DOUGLAS — Many residents living along the U.S./Mexico border on the outskirts of Douglas have spotted wildlife most of us could only hope to see on a nature special: a mountain lion napping in the shade of a cottonwood just steps from a ranch house, or a rare, shy, tigrillo cat creeping through the shadows near a trickling spring.
Drainage from the Río Yaqui, the largest river system in the state of Sonora, Mexico, is what draws such creatures to the ranches and refuges straddling the border in Southeastern Cochise County. Its headwaters sit near the San Bernardino Refuge, just over 2,000 acres of protected land that is home to hundreds of resident and migratory animal and insects. Dozens of those species are listed as federally endangered or threatened, or as “species of concern.”

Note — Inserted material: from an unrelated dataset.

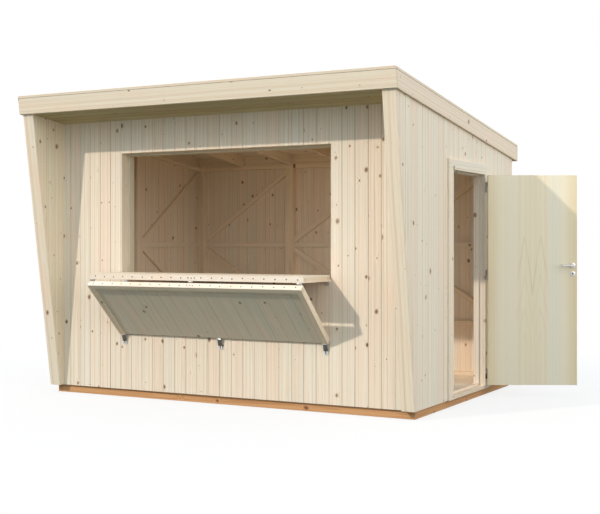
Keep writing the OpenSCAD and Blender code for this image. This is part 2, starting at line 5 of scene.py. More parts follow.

There is now a new reason for area residents to be concerned for the future of the local wildlife: the Department of Homeland Security has marked about 20 miles of vehicle barrier fencing, which cuts through the San Bernardino Refuge and surrounding properties, to be replaced by a pedestrian wall, according to a February 2019 DHS document posted and summarized by the Sierra Club. A quarter-mile segment across the San Pedro River near Palominas, as well as a quarter-mile in the Coronado National Memorial in Hereford, are also included on the list.
Some ranchers and conservationists worry that the proposed construction could turn away or harm the animals that currently move freely over the border’s low, open vehicle barrier.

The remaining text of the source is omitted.